Quando ministro da justiça de
Guterres, legislou sobre escutas telefónicas de uma forma que até o seu
partido, incluindo o Presidente Jorge Sampaio (em ocasiões oficiais), criticou.
Quando ministro da administração interna, julgou (à boa maneira socialista) que
os problemas se resolvem atirando-lhes dinheiro para cima e supôs extinguir o
dos incêndios com os helicópteros Kamov, essa anedota nacional. Foi um pai do
SIRESP, aceitando contratualmente que o sistema de comunicação em situações de
calamidade estava dispensado de funcionar durante calamidades.
Mas apesar das manigâncias de António Costa, os símbolos contam. Um chefe
de governo não vai passear, espairecer e bronzear-se quando o estado e o
governo estão em cacos. Pessoalmente preferiria que Costa ficasse de férias
pelo resto da legislatura. Já sugeri no twitter umas voltas ao mundo em balão
de ar quente – relaxantes (bom para o primeiro-ministro) e demoradas (bom para
os restantes portugueses). Pelo menos, Costa poderia viajar para Londres e
iniciar uma volta ao mundo em 80 dias.
Não obstante, as férias do
primeiro-ministro neste momento particular têm um significado político que vai
além do desejo de alguns portugueses se livrarem durante uns tempos da sua
magnificência. Mostra a estratégia de Costa e do PS para lidarem com o roubo de
Tancos e a tragédia de Pedrógão: desvalorizarem o que sucedeu, culparem
exclusivamente a natureza, inventarem assaltos de igual dimensão noutros países
aliados, organizarem uma pantomina que alegadamente quer escrutinar
responsabilidades, participarem em festas e abalarem de férias.
Afinal nada de grave se
passou, pois não? Pelo menos é o que diz o famoso e infame focus group que o PS usou, ainda Pedrógão ardia, para medir o mais
importante para os nossos governantes: se a popularidade de Costa fora afetada.
A conta de Twitter de Costa, pelo menos, continuou a viver num mundo bestial. À
falta de melhor, congratulou o país pelo terceiro lugar numa modalidade
qualquer.
Verdade: Espanha faz bem. A
ministra Urbano de Sousa também lá esteve em trabalho e foi fotografada
sorridente e feliz, em claro contraste com as lágrimas constantes que por cá
exibia.
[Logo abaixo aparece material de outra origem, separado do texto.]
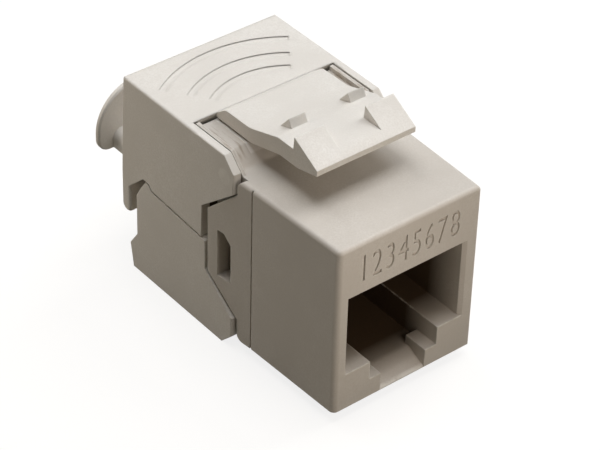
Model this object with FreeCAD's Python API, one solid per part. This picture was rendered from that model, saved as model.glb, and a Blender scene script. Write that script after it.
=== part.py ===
import FreeCAD, Part
import math
import os

# Keystone jack for eight-wire network cable, of the kind that is closed by hand without a punch-down tool.
# Millimetres, +Z up. The plug goes in along +Y from the front face, the cable leaves at the rear.
# Everything is drawn on a datum at the middle of the housing's lower front edge (front face y = 0, underside
# z = 0, mid-plane x = 0) and moved at the end, so that the origin is at the bottom centre of the whole part.

V = FreeCAD.Vector

# ---- the sizes that set all others off ----
FACE_WIDTH = 14.5          # standard width of a keystone front
BODY_HEIGHT = 16.3         # of the front housing
PORT_DEPTH = 12.2          # from the front face to the rear of the contact carrier
ARM_OVERHANG = 0.88        # the hinged arms stand out beyond the face by this much on each side
ARM_WIDTH = FACE_WIDTH + 2 * ARM_OVERHANG
FIT = 0.1                  # sliding clearance of the inner pieces
MERGE = 0.3                # depth by which joined shapes run into each other

# ---- circuit board, and the pivots level with its rear face ----
BOARD_GAP = 0.3            # between the contact carrier and the board
BOARD_THICKNESS = 1.0
BOARD_FRONT_Y = PORT_DEPTH + BOARD_GAP
BOARD_REAR_Y = BOARD_FRONT_Y + BOARD_THICKNESS
PIVOT_Y = BOARD_REAR_Y
MID_RISE = 0.31            # the plane between the arms lies above the middle of the housing's height
MID_Z = BODY_HEIGHT / 2 + MID_RISE
PIVOT_INSET = 0.64         # the pivots lie inside the housing's height by this much
PIVOT_RISE = BODY_HEIGHT / 2 - PIVOT_INSET
UPPER_PIVOT_Z = MID_Z + PIVOT_RISE
LOWER_PIVOT_Z = MID_Z - PIVOT_RISE

# ---- front housing: snap ears ----
EAR_INSET = 0.05           # each ear lies this far inside the arm's side at its rear edge
EAR_WIDTH = ARM_WIDTH - 2 * EAR_INSET
EAR_BEHIND_PIVOT = 2.05
EAR_REAR_Y = PIVOT_Y + EAR_BEHIND_PIVOT
CREASE_AHEAD = 3.15        # end of the drafted front section, ahead of the pivots
CREASE_Y = PIVOT_Y - CREASE_AHEAD
CREASE_SHARE = 0.42        # part of the widening from face to ears that the front section takes
CREASE_WIDTH = FACE_WIDTH + (EAR_WIDTH - FACE_WIDTH) * CREASE_SHARE
CREASE_GROOVE = 0.14       # width and depth of the fine line at the crease
UPPER_EAR_ANGLE = 42.5     # slope of the ear's upper and lower rear edges
LOWER_EAR_ANGLE = 41.5
UPPER_EAR_REACH = 1.78     # distance of those edges from the pivots
LOWER_EAR_REACH = 1.84
FACE_EDGE_R = 0.5          # upright front edge on the left; the one on the right is nearly sharp
FACE_SHARP_R = 0.2
TOP_EDGE_R = 0.4

# ---- arms: sides and plates ----
ARM_COVER = 1.35           # the arms reach this far beyond the housing's height, measured from the mid-plane
ARM_HALF_HEIGHT = BODY_HEIGHT / 2 + ARM_COVER
ARM_TOP = MID_Z + ARM_HALF_HEIGHT
ARM_BOTTOM = MID_Z - ARM_HALF_HEIGHT
BEYOND = ARM_HALF_HEIGHT   # cutting shapes reach this far past what they cut
ARM_SIDE = 0.9
ARM_PLATE = 1.2
ARM_EDGE_R = 0.12          # long upper edges
ARM_REAR_EDGE_R = 0.3      # upright rear edges
ARM_DRAFT = 0.2            # the upper arm is this much narrower on each side at its top
RAIL_INNER = ARM_WIDTH / 2 - ARM_SIDE
ARM_AHEAD = 1.2            # upright front edge of each arm's side, ahead of the pivot
ARM_FRONT_Y = PIVOT_Y - ARM_AHEAD
UPPER_FRONT_EDGE_R = 0.4   # its outer corner
LOWER_FRONT_EDGE_R = 0.15
BEVEL_ANGLE = 45.0         # slope of the front bevel, which stops the opened arm at the housing
BEVEL_START = 0.075        # behind the pivot
ARM_SLOPE_REACH = 1.65     # distance of the sloping edge from the pivot
UPPER_SLOPE = 40.0
LOWER_SLOPE = 41.0
POCKET_GAP = 0.26          # between an arm's front edge and the housing
POCKET_Y = ARM_FRONT_Y - POCKET_GAP
POCKET_TOP_R = 0.7
UPPER_EAR_GAP = 0.85       # between the ear's rear edge and the arms' upright edges
LOWER_EAR_GAP = 0.35
UPPER_FRONT_Y = EAR_REAR_Y + UPPER_EAR_GAP
LOWER_FRONT_Y = EAR_REAR_Y + LOWER_EAR_GAP
SEAM_GAP = 0.2
SEAM_FRONT_DROP = 0.33     # the seam's middle lies below the mid-plane at its front end
SEAM_REAR_RISE = 0.18      # and above it at its rear end

# ---- terminal block: places along the jack ----
BLOCK_GAP = 0.2            # behind the board
BLOCK_FRONT_Y = BOARD_REAR_Y + BLOCK_GAP
BLOCK_FLANGE = 2.3
BLOCK_FLANGE_REAR_Y = BLOCK_FRONT_Y + BLOCK_FLANGE
BLOCK_LENGTH = 7.0         # behind its flange
BLOCK_REAR_Y = BLOCK_FLANGE_REAR_Y + BLOCK_LENGTH
SPLITTER_LENGTH = 0.7
SPLITTER_Y = BLOCK_REAR_Y + SPLITTER_LENGTH

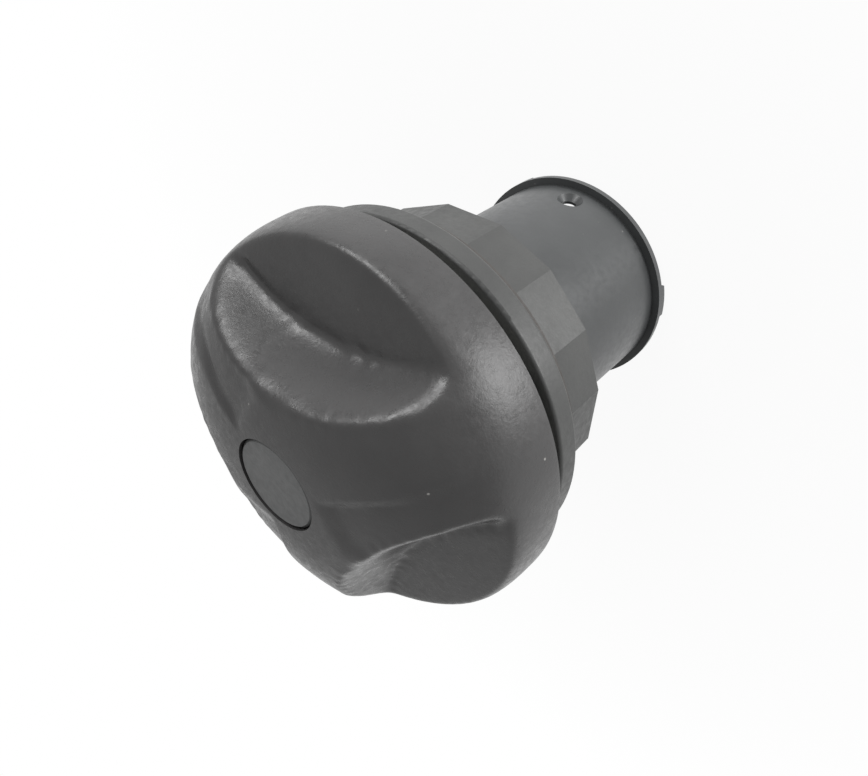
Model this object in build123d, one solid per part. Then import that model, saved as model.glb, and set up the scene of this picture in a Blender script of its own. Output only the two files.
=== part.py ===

Os ares espanhóis trouxeram-lhe súbita felicidade.
A Costa também fará maravilhas:
evitarão vaias na praia pelos, apesar de tudo, numerosos portugueses que,
picuinhas, se enxofram quando morrem dezenas de pessoas e o governo lhes diz
que correu tudo como devia, o downburst
e tal. E Costa confessou-nos por comunicado que as férias estavam planeadas.
Consistente com a sua estrondosa capacidade de planeamento, esqueceu-se de
escolher as tarifas de avião que permitem alterações, e de verificar a política
de cancelamento do local onde se hospedou, de modo a adiar férias se o cargo
que escolheu ocupar assim o pedisse. Só pessoas de coração duro desejariam
neste momento colocar o senhor primeiro-ministro em mais despesas, certo?
Em todo o caso, aconselharia o
primeiro-ministro a não confiar em demasia no grupo que lhe mantinha a
popularidade. Pedrógão Grande – e as mentiras e opacidades que lhe estiveram, e
continuarão a estar, associadas – são o momento de viragem na relação dos
portugueses com Costa. (De resto, os insultos de socialistas nas redes sociais
e no e-mail mostram que o sabem).
Apesar do ar blasé socialista
‘Pedrógão, onde é Pedrógão?’, como os gauleses a negarem a batalha de Alésia
nos livros do Asterix, Pedrógão é incontornável e teve a assinatura de Costa em
decisões que propiciaram a tragédia. Pode não ser imediato, mas ninguém perdoará.
Posto isto, então bons banhos
no Mediterrâneo, senhor primeiro-ministro. Gosto muito de Ibiza. (É Ibiza?) A
discoteca Pacha: ainda existe? Aproveite os mojitos numa esplanada junto ao
porto. Não se esqueça de presentear a sua mulher com um ou dois jantares
românticos. O seu bem-estar é o mais importante para nós.